The Ninth Circuit decision was greeted in the media with a firestorm of criticism, mostly from people who didn’t understand the theory of the plaintiffs’ case. Amid this uproar, the plaintiffs filed a motion for rehearing en banc [by a eleven-judge panel, rather than just the three who rendered the original decision — Ed.]. Their motion was supported by an amicus brief from dozens of senators and congressmen who asserted that the Ninth Circuit’s ruling undercut the purpose of FACE, which they claimed was intended specifically to outlaw publications such as the posters and web site.

In the concurrent media campaign, commentator after letter-writer after guest editorialist decried the decision, which they erroneously implied had overturned a finding that the web site incited violence against abortion providers. However, the plaintiff abortionists had never argued this “incitement” theory, realizing that it was a constitutionally losing proposition to say that the web site and posters were speech intended to and capable of producing “imminent lawless action,” i.e., the sort of speech that incites an angry mob to start rioting. As discussed above, they argued instead that the web site was a direct threat that the defendants were going to harm them. (Once in front of a jury, however, the plaintiffs, with the indulgence of the trial judge, were allowed to introduce all the inflammatory, prejudicial evidence that would accompany an unconstitutional “incitement” theory of the case.)

Critics of the Ninth Circuit’s decision pointed to the web site’s listing of abortionists, including those killed or wounded, as proof positive that the web site is a hit list. Abortion doctors’ names and other identifying information are posted on the web site, doctors such as Barnett Slepian are killed, and then their names are crossed out, right?

Wrong. The undisputed evidence at the PP v. ACLA trial was that Neal Horsley, creator of the web site, didn’t even know of Dr. Barnett Slepian’s existence until he heard about the shooting from reports in the mainstream media. One newspaper account also carried a chart listing abortion personnel previously killed and wounded, with names shaded or crossed out. All of these individuals, with the exception of Slepian, had been shot before the web site was even in existence. Horsley simply incorporated that information into his site. Thus, two facts are indisputable: 1) no abortion provider has been killed because his or her name was on the web site, and 2) there has been a significant decrease in violence against abortion personnel since the web site began.

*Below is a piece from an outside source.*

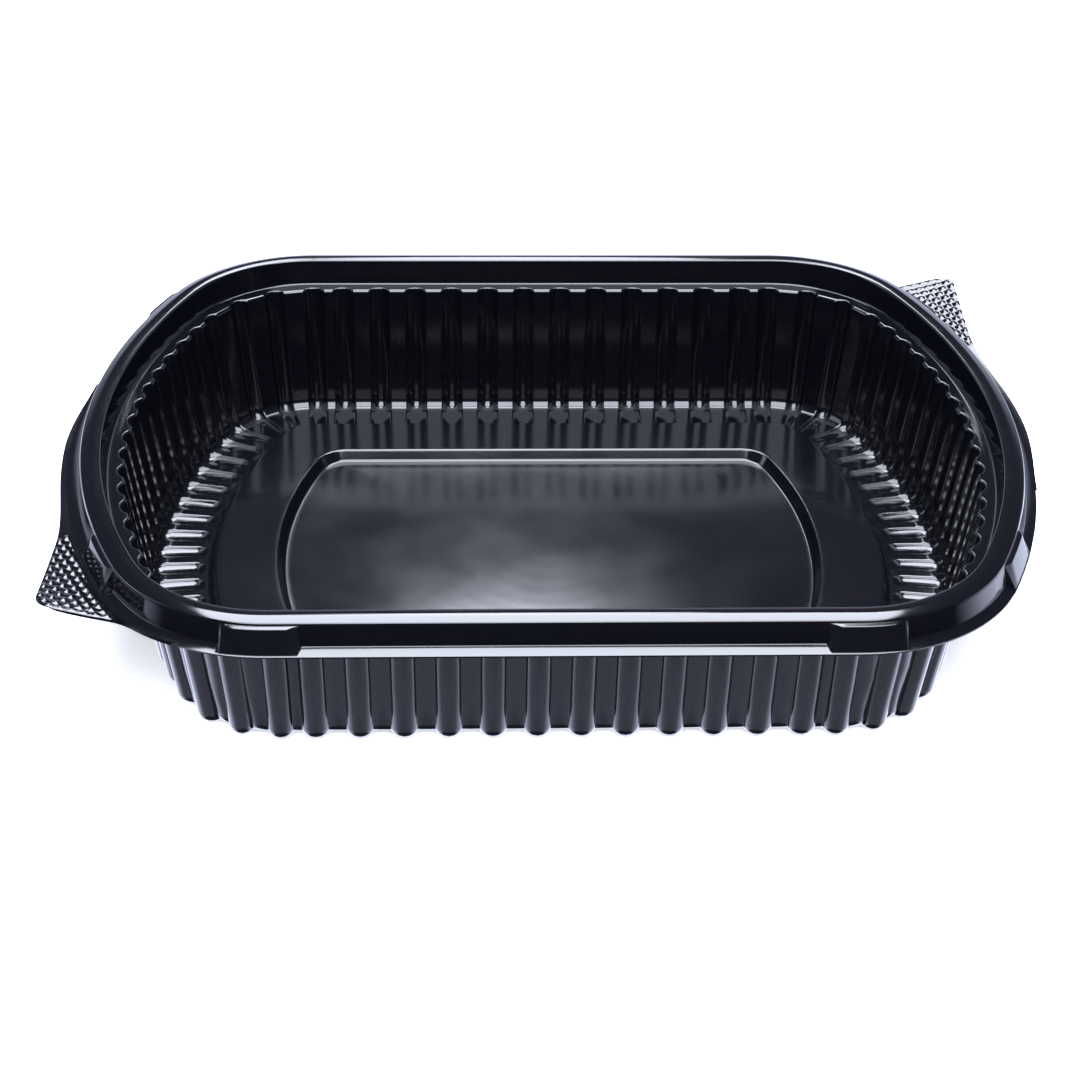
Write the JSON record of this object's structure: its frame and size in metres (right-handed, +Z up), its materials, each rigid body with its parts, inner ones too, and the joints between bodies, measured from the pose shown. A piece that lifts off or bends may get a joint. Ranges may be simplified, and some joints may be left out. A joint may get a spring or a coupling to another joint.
{
  "type": "takeaway meal container",
  "caption": "Shallow oblong tray of thin black plastic with fluted walls, a snap bead round the rim, a stepped floor and grip tabs at two opposite corners.",
  "frame": {"origin": "middle of the tray on the surface that it stands on", "axes": "+X along the long sides, +Y along the short way across, +Z up out of the mouth"},
  "size_m": [0.2294, 0.1796, 0.0411],
  "materials": {
    "black_plastic": "gloss"
  },
  "bodies": {
    "root": {"tray": "black_plastic"}
  },
  "joints": []
}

One doesn’t need to look at the historical record, however, to realize that the web site is not an incitement to kill abortionists. As the Ninth Circuit noted, “none of the statements ACLA is accused of making mention violence at all.” The web site clearly states that it seeks to gather documentation about, not just abortionists, but anyone involved in providing, promoting, or protecting legal abortion, including judges, politicians, and celebrities, so that this information can be used to prosecute them in “perfectly legal courts” in the future. Unless one starts from the point of view (commonly held by abortion advocates) that the only people opposed to abortion are a fringe minority of violence-prone fanatics, this justification for the site is hardly far-fetched.

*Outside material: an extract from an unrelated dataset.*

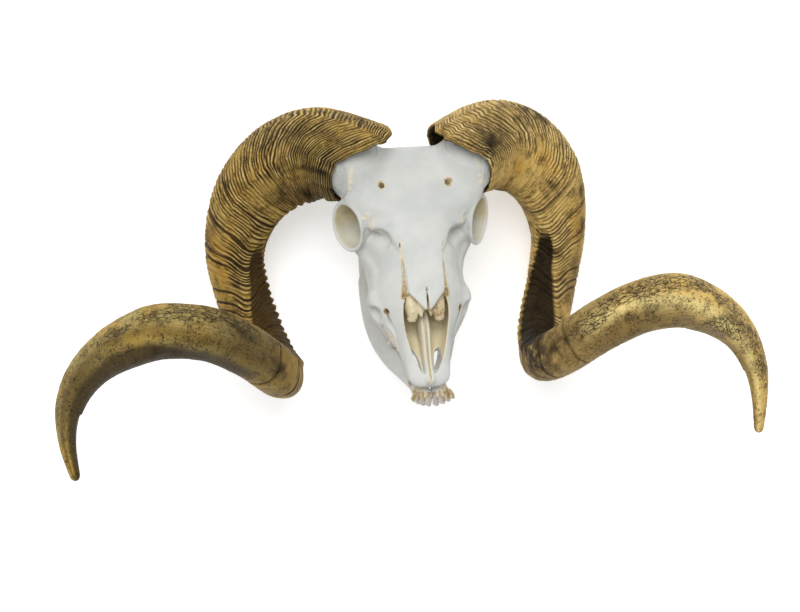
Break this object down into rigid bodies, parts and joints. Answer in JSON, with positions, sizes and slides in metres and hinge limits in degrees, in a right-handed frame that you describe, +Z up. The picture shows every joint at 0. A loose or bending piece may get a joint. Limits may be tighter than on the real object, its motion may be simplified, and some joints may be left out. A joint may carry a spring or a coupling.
{
  "type": "ram skull",
  "caption": "Bleached ram skull with its lower jaw and large spiral horn sheaths, lying back on its horns with the face up.",
  "frame": {"origin": "on the floor, under the middle of the skull's bounding box", "axes": "+X to the animal's left, across the horn tips; the nose points to -Y; +Z up from the floor"},
  "size_m": [0.6742, 0.309, 0.1952],
  "materials": {
    "bone": "matte",
    "horn": "satin"
  },
  "bodies": {
    "root": {"cranium": "bone", "mandible_left": "bone", "mandible_right": "bone", "horn_left_base": "horn", "horn_left_middle": "horn", "horn_left_tip": "horn", "horn_right_base": "horn", "horn_right_middle": "horn", "horn_right_tip": "horn"}
  },
  "joints": []
}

Critics of this decision also found the absence of any direct threats, or even mention, of violence to be mere pettifoggery. Anyone can see that these facially nonviolent sentiments are really code for killing abortionists, right? However, even if it were permissible (which it isn’t) to hold speakers liable for the possible effects their words might have on hypothetical third parties at some unknown remove of place and time, how would one then draw the line between alleged “incitements to kill” and constitutionally protected advocacy? For abortion advocates, that’s easy; they don’t. They are on the record claiming that the phrase “Choose Life” is a rallying cry for murdering abortionists and that “the rhetoric and activities of anti-choice groups like Priests for Life have the effect of encouraging extremist violence.” In other words, to oppose abortion is to incite violence, period.

As we go to press, the Ninth Circuit has not yet ruled on the plaintiff ’s motion for reconsideration en banc. While granting these motions is unusual, and particularly so where the original three-judge panel decision was unanimous, we have learned nothing if we haven’t learned to expect the unexpected where abortion is involved.